_Given data_
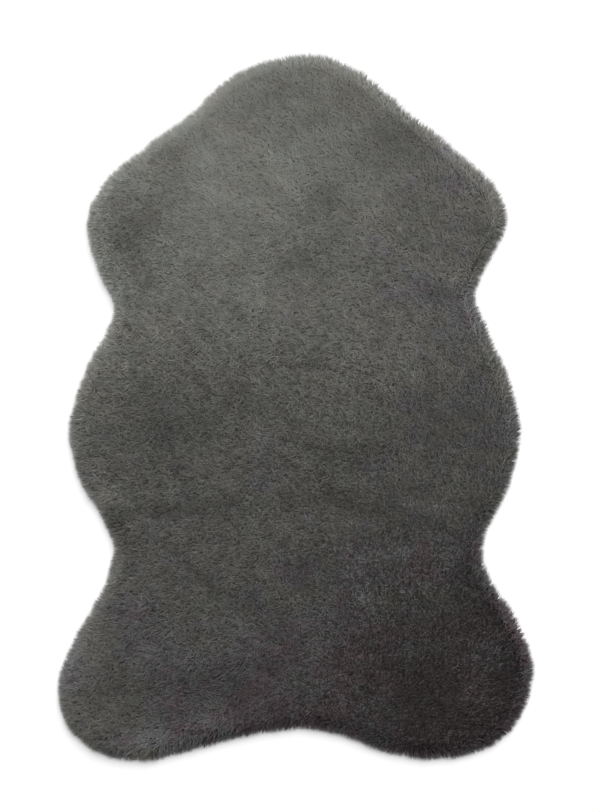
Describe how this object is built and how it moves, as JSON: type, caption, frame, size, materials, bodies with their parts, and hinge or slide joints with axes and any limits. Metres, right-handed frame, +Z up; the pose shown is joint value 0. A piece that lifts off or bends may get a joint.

==

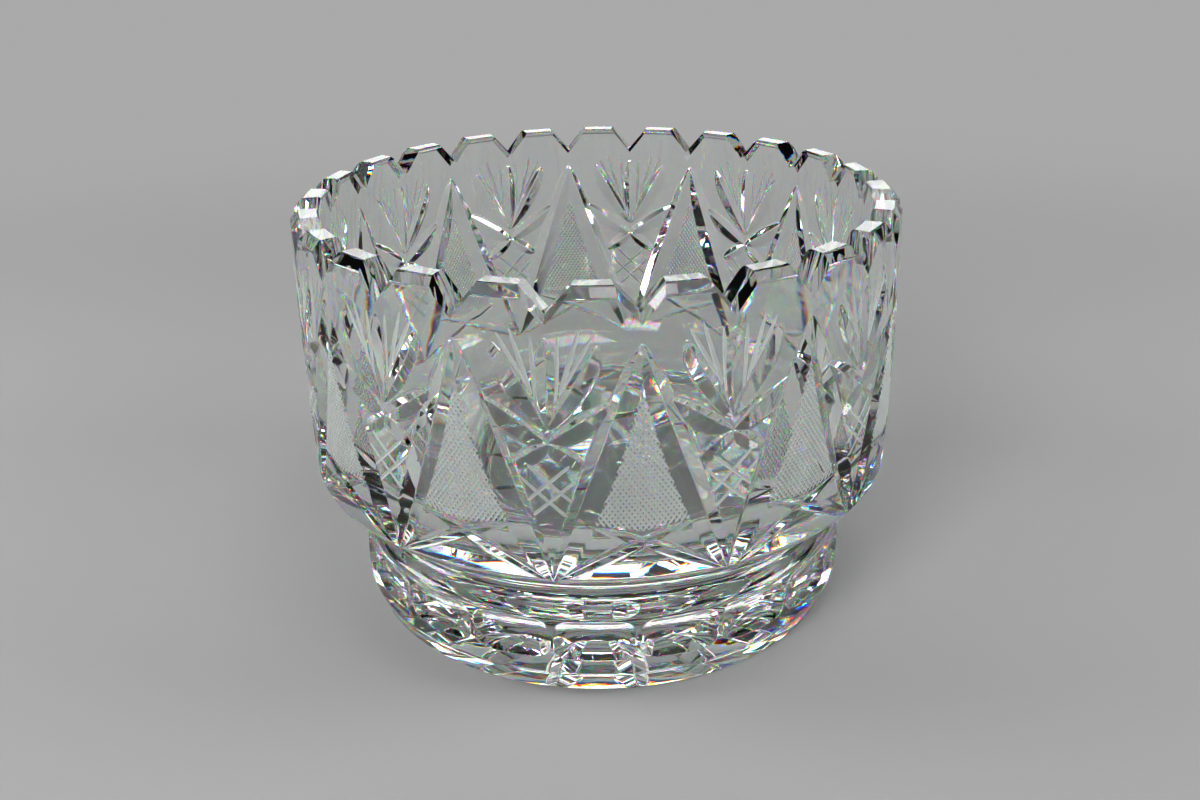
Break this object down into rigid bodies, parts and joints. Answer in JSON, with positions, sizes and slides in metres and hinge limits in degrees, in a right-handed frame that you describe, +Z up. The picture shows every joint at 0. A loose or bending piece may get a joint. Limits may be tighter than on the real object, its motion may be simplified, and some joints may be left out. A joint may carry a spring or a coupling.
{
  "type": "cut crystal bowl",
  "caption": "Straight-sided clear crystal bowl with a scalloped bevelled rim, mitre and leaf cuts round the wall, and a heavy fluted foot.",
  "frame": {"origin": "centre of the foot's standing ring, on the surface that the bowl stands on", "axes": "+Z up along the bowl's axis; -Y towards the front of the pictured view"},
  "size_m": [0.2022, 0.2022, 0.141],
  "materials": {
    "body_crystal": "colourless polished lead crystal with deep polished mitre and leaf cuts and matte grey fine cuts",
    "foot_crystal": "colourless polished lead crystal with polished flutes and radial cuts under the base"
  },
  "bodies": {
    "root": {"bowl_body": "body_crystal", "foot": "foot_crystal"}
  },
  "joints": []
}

_What to produce_
Among the lines above, how many contain the string "right"? State the number alone.

_Task result_
2